Quick-n-Easy-Sticky-Sweety-Monkey-Bread Breakfast Huzzah!

IMG_1725Do you know monkey bread?

You need to know monkey bread.

Monkey bread is a Southern staple, super easy to make, and stupid delicious.  We used to have it on the regular after church on Sundays, but I rarely make it as an adult.  Perhaps because of this scarcity of monkey bread in my life, I’ve come to think of it as significantly a Christmas thing, an integral part of breakfast, served alongside some kind of spiced juice-tea concoction my mother has served in mugs shaped like Santa and Mrs. Claus’ heads, and after which consuming I will fall asleep on the floor under the tree in a bathrobe or perhaps sweats and a 26-year-old Def Leppard shirt as soft as The Baby Jesus’ fanny.

After making it at home this year for a solo Shannon-&-Jason Christmas, though, I think I’ll be making it on the regular again.  Perhaps Mom always brought it out on Christmas because it’s so damn easy.

And because it’s so sticky sweet gooey yummy blam!

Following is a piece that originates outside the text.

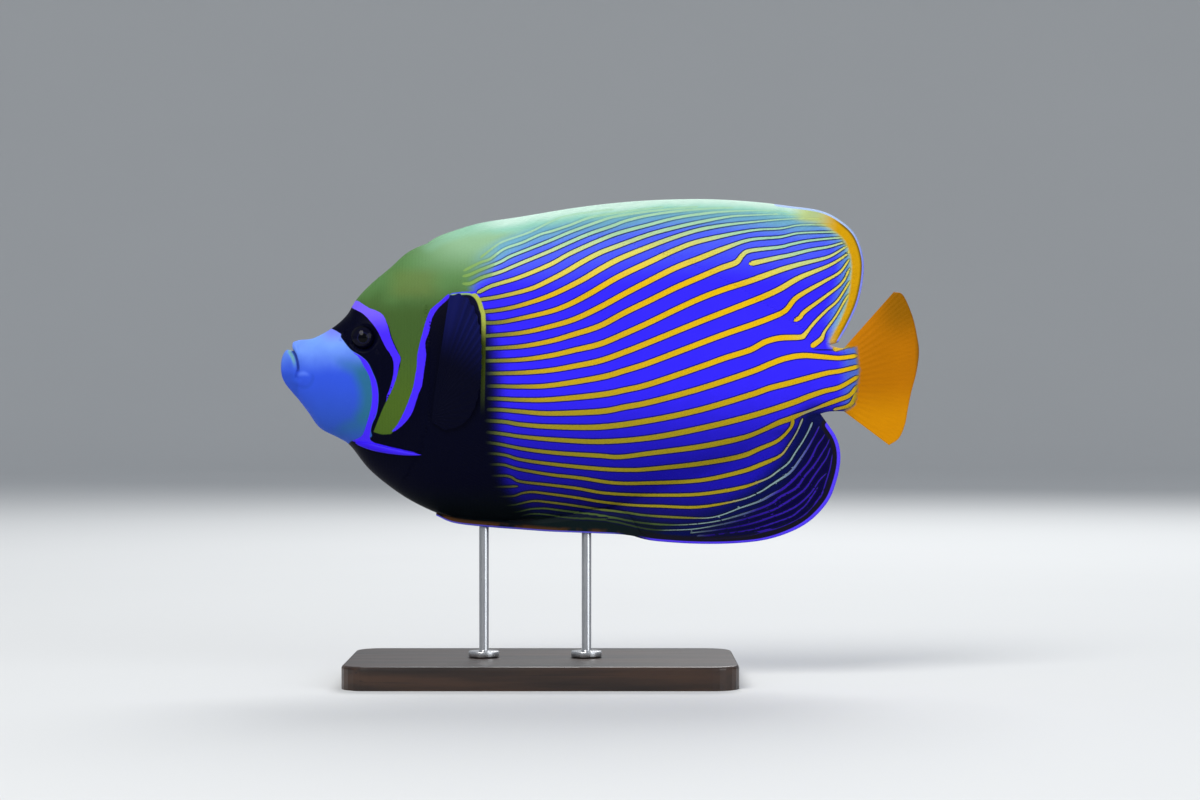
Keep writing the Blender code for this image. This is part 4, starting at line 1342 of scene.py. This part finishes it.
    # tail, and the seam between its stalk and the dorsal fin
    tailReach = more(tail, ragged, 1.6)
    tailColour = lay(
        colours["tail"],
        # painted light: the lower part of the tail lighter; painted shade: its upper rear darker
        ("tailPaintedLight", (height, 156, 134)),
        ("tailPaintedShade", (height, 172, 192), (run, 304, 321)),
        ("tailRim", (run, 330, 332.8), 0.5))
    colour = lay(
        colour,
        ("tailRoot", (tailReach, -2.2, -0.2), 0.7),
        (tailColour, (tailReach, -0.9, 1)),
        ("lineEdge", (away(more(height, 1, -170.9)), 0.6, 0.2), (run, 272, 278), (run, 288, 284), 0.8))

    shade = both(group, more(0.94, cloud, 0.12), given["Brightness"])
    tone = addNode(group, "ShaderNodeVectorMath", {0: colour, "Scale": shade}, operation="SCALE")
    feed(group, wanted, {"Colour": tone, "Roughness": more(0.36, cloud, 0.14)})
    return group


skinLines = makeSkinLines()
scaleLines = makeScaleLines()
fishPaint = makeFishPaint()


def fishMaterial(name, lineGroup, grain):
    look, tree, shader, place = newMaterial(name, (0.1, 0.1, 0.5), 0.45)
    depth = groupNode(tree, lineGroup, {})["Depth"]
    painted = groupNode(tree, fishPaint, {"Line Depth": depth, "Brightness": 1.0})
    feed(tree, shader, {"Base Color": painted["Colour"], "Roughness": painted["Roughness"],
                        "Specular IOR Level": 0.04})
    addBump(tree, noise(tree, place, 700.0, 3.0), grain)
    return look


# Skin and tail fin


def addSheet(name):
    # a grid with its points moved to one of the sheets
    run, height, half = sheets[name]
    columns, rows = run.shape
    piece, u, v = addGrid(name, columns - 1, rows - 1)
    i = np.rint(u * (columns - 1)).astype(int)
    j = np.rint(v * (rows - 1)).astype(int)
    setPlaces(piece.data, run[i, j], -half[i, j], height[i, j])
    return piece


def makeWhole(names, name):
    # joins sheets along their shared edges, mirrors them to the right side and swings the tail
    pieces = [addSheet(part) for part in names]
    for piece in pieces:
        piece.select_set(True)
    bpy.context.view_layer.objects.active = pieces[0]
    if len(pieces) > 1:
        bpy.ops.object.join()
    piece = bpy.context.object
    piece.name = name
    piece.data.name = name
    bpy.ops.object.mode_set(mode="EDIT")
    bpy.ops.mesh.select_all(action="SELECT")
    bpy.ops.mesh.remove_doubles(threshold=weldGap)
    bpy.ops.object.mode_set(mode="OBJECT")
    run, aside, height = fishPlaces(piece.data)
    addMarks(piece.data, skinMarks(run, -aside, height))
    modify(piece, "MIRROR", use_axis=(False, True, False), merge_threshold=weldGap)
    selectRims()
    bpy.ops.mesh.edge_face_add()
    turnFaces()
    run, aside, height = fishPlaces(piece.data)
    farRun, farHeight = swung(run, height)
    setPlaces(piece.data, farRun, aside + bend(run), farHeight)
    bpy.ops.object.shade_smooth()
    return piece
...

To make monkey bread all you need is

  • a pre-packaged can of biscuits (one of those you tap with a spoon until it pops),
  • a cup of sugar, mixed brown and white if you’re a badass,
  • and butter.
  • I like to add raisins, too.  You can pretty much deck the thing out however you like.

So, you take each of those biscuits and cut it into quarters.  Melt the butter in the microwave in a coffee mug and dunk each piece of biscuit in there.  Cover it in sugar.  Nestle it in the pan.  Repeat.  In between layers (you want to build up layers, so use a narrow loaf-cake pan or something), you can scatter in those raisins.  Or chopped nuts.  Or more butter.

Once you’ve got all the pieces in, sprinkle the rest of the sugar across top, pour over the rest of the butter, and cook at 350 degrees for thirty-five or forty minutes.  Cool for ten or so, then peel the pieces off with your fingers and eat as part of your brunch.  Or with dinner.  Or while stoned and watching Scrooged at midnight.  You really can’t go wrong.  A whole batch (what is that, eight biscuits?) was kind of hard for Shannon and myself to get through alone along with eggs and potatoes and such, so we had leftovers.  They even held up cold.  I think I’ll be breaking out another batch for New Year’s Day.

monkeypuzzle

I’d always thought “monkey bread” came from the idea that everybody went to town on the thing with their paws like a pack of wild monkeys. There doesn’t seem to be any any official opinion on the etymology of the dish, but there is speculation that it is named after the Monkey Puzzle Tree, whose fruit (when dried) looks like this. It’s native to Chile. . . So there’s that for ya.